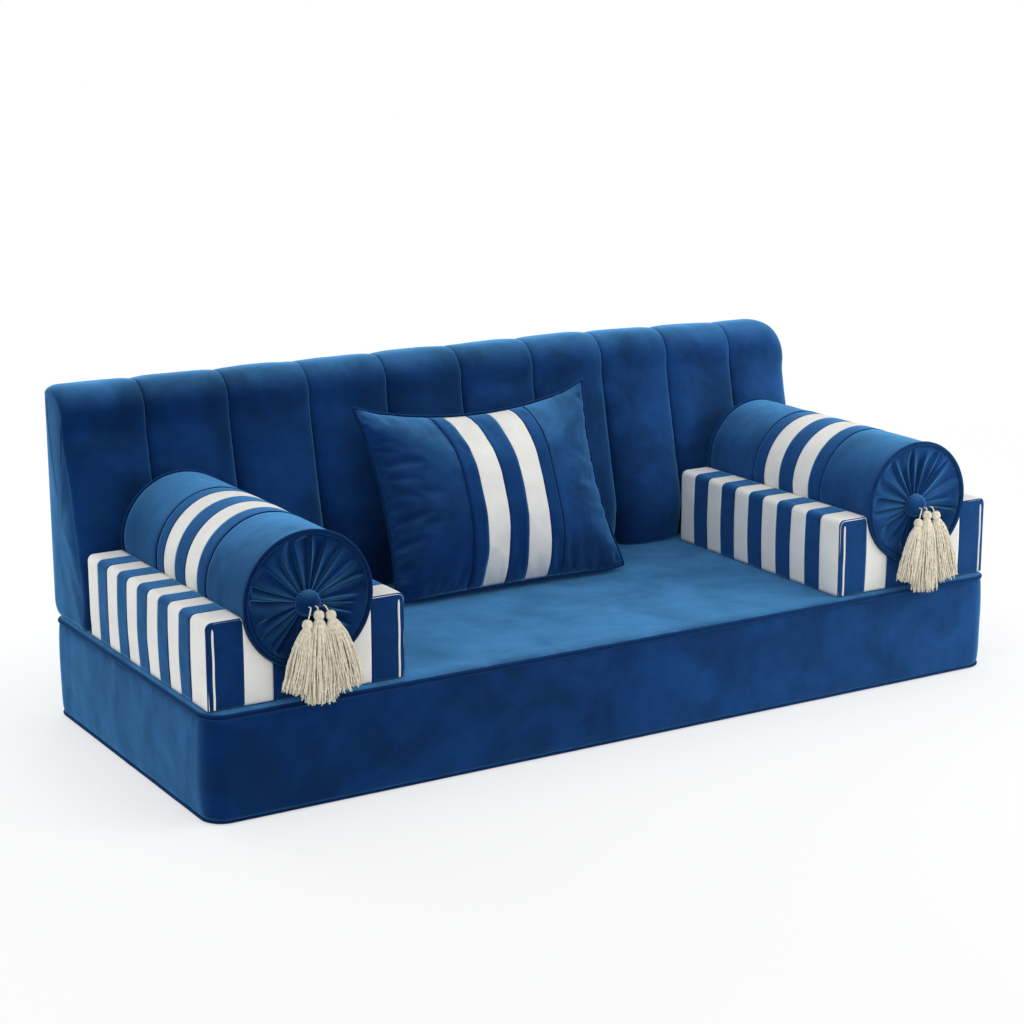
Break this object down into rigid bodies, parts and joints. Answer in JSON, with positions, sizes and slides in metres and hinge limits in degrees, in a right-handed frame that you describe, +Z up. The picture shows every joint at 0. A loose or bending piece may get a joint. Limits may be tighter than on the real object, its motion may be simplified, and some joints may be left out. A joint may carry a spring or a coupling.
{
  "type": "majlis floor sofa",
  "caption": "Low floor sofa: a thick seat cushion with a channelled back cushion, striped arm cushions that carry tasselled bolsters, and a loose striped throw pillow.",
  "frame": {"origin": "centre of the base cushion's footprint, on the floor", "axes": "+X along the seat, to the right for someone facing the sofa; -Y towards the front; +Y towards the wall behind; +Z up"},
  "size_m": [1.762, 0.7715, 0.6554],
  "materials": {
    "blue_velvet": "velvet pile, royal blue",
    "white_cotton": "plain cotton, off-white",
    "cream_yarn": "loose cotton yarn",
    "foam": "soft foam block",
    "fibre_fill": "loose fibre filling",
    "lining_cloth": "plain woven lining",
    "zip_nylon": "matte",
    "zip_metal": "satin"
  },
  "bodies": {
    "base": {"base_foam_core": "foam", "base_top_panel": "blue_velvet", "base_side_band": "blue_velvet", "base_bottom_panel": "lining_cloth", "base_top_piping": "blue_velvet", "base_bottom_piping": "blue_velvet", "base_zip": "zip_nylon"},
    "base_zip_pull": {"base_zip_slider": "zip_metal"},
    "back": {"back_foam_core": "foam", "back_channel_panel": "blue_velvet", "back_rear_panel": "lining_cloth", "back_end_panels": "blue_velvet", "back_bottom_panel": "lining_cloth", "back_zip": "zip_nylon"},
    "back_zip_pull": {"back_zip_slider": "zip_metal"},
    "left_arm": {"left_arm_foam_core": "foam", "left_arm_white_stripes": "white_cotton", "left_arm_blue_stripes": "blue_velvet", "left_arm_front_blue_panels": "blue_velvet", "left_arm_front_white_panels": "white_cotton", "left_arm_front_piping": "white_cotton", "left_arm_rear_panel": "blue_velvet", "left_arm_bottom_panel": "lining_cloth"},
    "left_bolster": {"left_bolster_core": "foam", "left_bolster_velvet_sleeves": "blue_velvet", "left_bolster_blue_bands": "blue_velvet", "left_bolster_white_bands": "white_cotton", "left_bolster_piping": "blue_velvet", "left_bolster_end_discs": "blue_velvet", "left_bolster_buttons": "blue_velvet"},
    "left_tassel_1": {"left_tassel_1": "cream_yarn"},
    "left_tassel_2": {"left_tassel_2": "cream_yarn"},
    "left_tassel_3": {"left_tassel_3": "cream_yarn"},
    "right_arm": {"right_arm_foam_core": "foam", "right_arm_white_stripes": "white_cotton", "right_arm_blue_stripes": "blue_velvet", "right_arm_front_blue_panels": "blue_velvet", "right_arm_front_white_panels": "white_cotton", "right_arm_front_piping": "white_cotton", "right_arm_rear_panel": "blue_velvet", "right_arm_bottom_panel": "lining_cloth"},
    "right_bolster": {"right_bolster_core": "foam", "right_bolster_velvet_sleeves": "blue_velvet", "right_bolster_blue_bands": "blue_velvet", "right_bolster_white_bands": "white_cotton", "right_bolster_piping": "blue_velvet", "right_bolster_end_discs": "blue_velvet", "right_bolster_buttons": "blue_velvet"},
    "right_tassel_1": {"right_tassel_1": "cream_yarn"},
    "right_tassel_2": {"right_tassel_2": "cream_yarn"},
    "right_tassel_3": {"right_tassel_3": "cream_yarn"},
    "pillow": {"pillow_fill": "fibre_fill", "pillow_white_bands": "white_cotton", "pillow_blue_bands": "blue_velvet", "pillow_front_velvet": "blue_velvet", "pillow_seam_piping": "blue_velvet", "pillow_back_panel": "blue_velvet", "pillow_edge_piping": "blue_velvet"}
  },
  "joints": [
    {"name": "base_zip_slide", "type": "slide", "parent": "base", "child": "base_zip_pull", "axis": [-1, 0, 0], "range_m": [0, 1.4]},
    {"name": "back_lift", "type": "slide", "parent": "base", "child": "back", "axis": [0, 0.3007, 0.9537], "range_m": [0, 0.45]},
    {"name": "back_zip_slide", "type": "slide", "parent": "back", "child": "back_zip_pull", "axis": [-1, 0, 0], "range_m": [0, 1.4]},
    {"name": "left_arm_lift", "type": "slide", "parent": "base", "child": "left_arm", "axis": [0, 0, 1], "range_m": [0, 0.3]},
    {"name": "left_bolster_lift", "type": "slide", "parent": "left_arm", "child": "left_bolster", "axis": [0, 0, 1], "range_m": [0, 0.3]},
    {"name": "left_tassel_1_swing", "type": "hinge", "parent": "left_bolster", "child": "left_tassel_1", "pos_m": [-0.68862, -0.387, 0.367], "axis": [-1, 0, 0], "range_deg": [0, 60]},
    {"name": "left_tassel_2_swing", "type": "hinge", "parent": "left_bolster", "child": "left_tassel_2", "pos_m": [-0.67662, -0.387, 0.367], "axis": [-1, 0, 0], "range_deg": [0, 60]},
    {"name": "left_tassel_3_swing", "type": "hinge", "parent": "left_bolster", "child": "left_tassel_3", "pos_m": [-0.6615, -0.387, 0.367], "axis": [-1, 0, 0], "range_deg": [0, 60]},
    {"name": "right_arm_lift", "type": "slide", "parent": "base", "child": "right_arm", "axis": [0, 0, 1], "range_m": [0, 0.3]},
    {"name": "right_bolster_lift", "type": "slide", "parent": "right_arm", "child": "right_bolster", "axis": [0, 0, 1], "range_m": [0, 0.3]},
    {"name": "right_tassel_1_swing", "type": "hinge", "parent": "right_bolster", "child": "right_tassel_1", "pos_m": [0.67038, -0.387, 0.367], "axis": [-1, 0, 0], "range_deg": [0, 60]},
    {"name": "right_tassel_2_swing", "type": "hinge", "parent": "right_bolster", "child": "right_tassel_2", "pos_m": [0.68238, -0.387, 0.367], "axis": [-1, 0, 0], "range_deg": [0, 60]},
    {"name": "right_tassel_3_swing", "type": "hinge", "parent": "right_bolster", "child": "right_tassel_3", "pos_m": [0.6975, -0.387, 0.367], "axis": [-1, 0, 0], "range_deg": [0, 60]},
    {"name": "pillow_lift", "type": "slide", "parent": "base", "child": "pillow", "axis": [0, -0.4226, 0.9063], "range_m": [0, 0.35]}
  ]
}
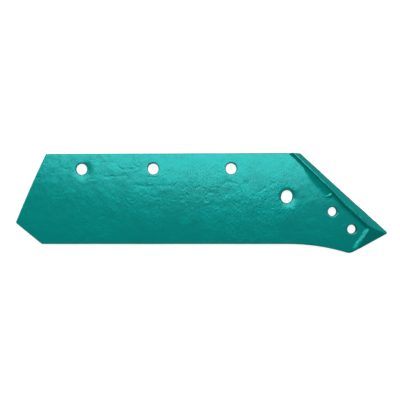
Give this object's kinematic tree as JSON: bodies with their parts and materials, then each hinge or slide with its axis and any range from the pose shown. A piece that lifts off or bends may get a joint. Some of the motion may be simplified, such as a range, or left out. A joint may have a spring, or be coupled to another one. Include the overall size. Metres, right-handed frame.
{
  "type": "plough share",
  "caption": "Forged left-hand plough share with a landside flange, a nut pocket behind its nose and bolt holes for the frog and a bolt-on point, in teal paint.",
  "frame": {"origin": "middle of the underside of the share's box, as it lies on its working face", "axes": "+X runs along the joint edge towards the point, +Y from the cutting edge to the joint edge, +Z out of the rear face, which shows in the picture"},
  "size_m": [0.5258, 0.1416, 0.0201],
  "materials": {
    "teal_paint": "gloss teal-green paint over a rough forged surface"
  },
  "bodies": {
    "root": {"plough_share": "teal_paint"}
  },
  "joints": []
}
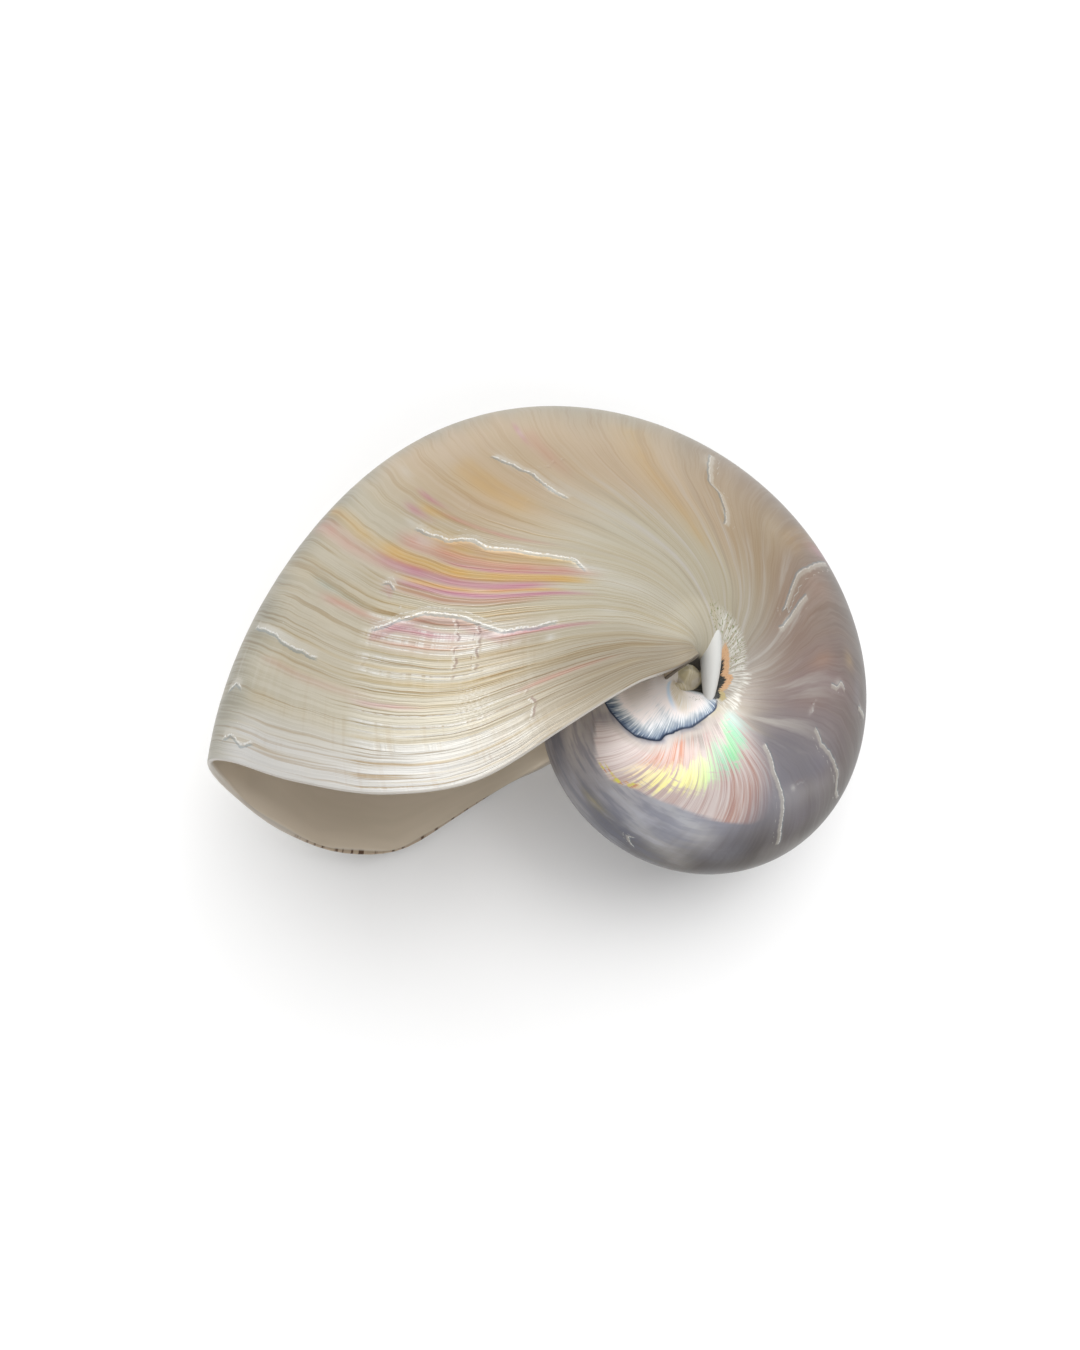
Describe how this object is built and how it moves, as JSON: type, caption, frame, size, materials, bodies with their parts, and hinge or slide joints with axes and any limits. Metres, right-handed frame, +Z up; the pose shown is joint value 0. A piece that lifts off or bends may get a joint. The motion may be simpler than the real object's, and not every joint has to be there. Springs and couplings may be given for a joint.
{
  "type": "nautilus shell",
  "caption": "Polished pearl nautilus shell lying on its flank, a thin coiled wall round an open living chamber with a wide curved mouth.",
  "frame": {"origin": "middle of the bounding box, on the surface that the shell lies on", "axes": "+Z up, away from the surface; +X along the shell's length, from the mouth's keel towards the back of the coil; +Y from the mouth's opening towards the crown of the coil"},
  "size_m": [0.1564, 0.1168, 0.0881],
  "materials": {
    "nacre": "polished nacre, satin to glossy, with fine growth lines and pearly rainbow colours"
  },
  "bodies": {
    "root": {"nautilus_shell": "nacre"}
  },
  "joints": []
}
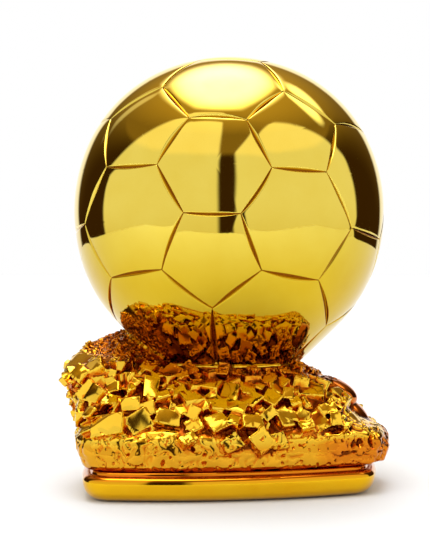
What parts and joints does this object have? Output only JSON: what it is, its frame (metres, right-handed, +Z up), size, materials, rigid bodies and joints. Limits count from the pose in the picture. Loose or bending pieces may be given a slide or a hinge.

------------------------------

TASK OBJECTIVE: Scan the material above for the string "picture" and report each line where you find it.

SOLUTION BELOW:
Break this object down into rigid bodies, parts and joints. Answer in JSON, with positions, sizes and slides in metres and hinge limits in degrees, in a right-handed frame that you describe, +Z up. The picture shows every joint at 0. A loose or bending piece may get a joint. Limits may be tighter than on the real object, its motion may be simplified, and some joints may be left out. A joint may carry a spring or a coupling.
  "frame": {"origin": "middle of the underside of the share's box, as it lies on its working face", "axes": "+X runs along the joint edge towards the point, +Y from the cutting edge to the joint edge, +Z out of the rear face, which shows in the picture"},
What parts and joints does this object have? Output only JSON: what it is, its frame (metres, right-handed, +Z up), size, materials, rigid bodies and joints. Limits count from the pose in the picture. Loose or bending pieces may be given a slide or a hinge.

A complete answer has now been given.